Письмо от 15 июня 1880 г., через неделю после пушкинской речи, в которой он прошёл мимо "Пиковой Дамы" (так что можно это письмо рассматривать как дополнение к пушкинской речи). Но главное – только что созданы "Братья Карамазовы", где это слово – соприкосновение – работает как одно из глубоких слов Достоевского: всё земное "живёт и живо лишь чувством соприкосновения своего таинственным мирам иным" (из поучений Зосимы); "Тишина земная как бы сливалась с небесною, тайна земная соприкасалась со звёздною…" (гл. "Кана Галилейская").
То же столь значительное слово в письме о "Пиковой Даме", очевидно, говорит о том, насколько всерьёз Достоевский принял её фантастический эпизод. Фантастическое событие соприкасается с реальным ходом действия, Германн соприкоснулся с миром духов: пушкинская фантастика принимается как мистическая реальность. Да, Германн пил перед этим более обыкновенного, и вино "горячило его воображение" – но его воображение разгорячилось до этого. Два решения Достоевского, психологическое и мистическое, тоже соприкасаются, как они соприкасаются в действии повести. Да, вы не знаете, как решить, но оба решения принимают фантастическую реальность события. Повествователь-автор при этом молчит, словно сам не знает и не даёт единственного решения.

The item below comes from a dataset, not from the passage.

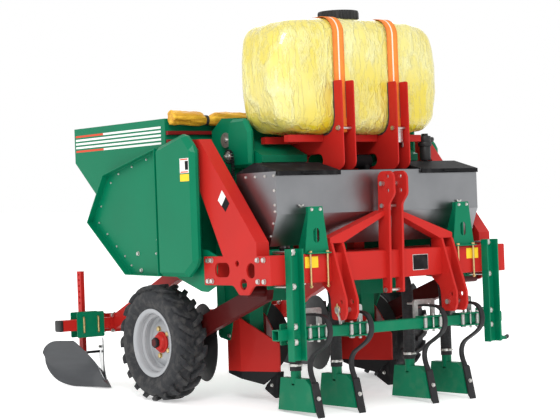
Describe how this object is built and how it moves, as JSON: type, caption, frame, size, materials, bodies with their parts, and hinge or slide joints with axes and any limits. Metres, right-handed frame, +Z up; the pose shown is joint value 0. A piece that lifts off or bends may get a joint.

Повествователь ведёт себя в своём рассказе изменчиво: он, как положено автору, знает больше героев, но в решающие мгновения он "не знает". В пушкинской критике обсуждали пушкинское описание спальни графини глазами Германна. М. Гершен-зону представленная картина казалась психологически "нереальной", "неточной": "Современный художник, например Чехов, нарисовал бы здесь только те черты обстановки, которые мог и должен был в эту минуту величайшего напряжения заметить Германн (…) всего, что здесь перечислено, Германн, конечно, не мог тогда видеть и сопоставлять в своём уме". По суждению В. В. Виноградова, напротив, атмосфера XVIII века, насыщающая эту картину, входит в повесть "главным образом через восприятие Германна", и все детали старинного быта в картине "воспроизводятся сквозь призму созерцания Германна, который как бы прикован мыслями к прошлому графини". Так же считал А. Слонимский: "Ощущение "старинного" сопутствует Гер-манну. "Старинное" как будто ближе ему, понятнее, чем "современное". Со старой графиней у него более глубокая связь, чем с Лизой (…) Ожидание чуда тесно связано у Германна с обострением чувства "старины". Подробное описание старинных вещей и старинной мебели как нельзя лучше гармонирует с уходом Германна в фантастику".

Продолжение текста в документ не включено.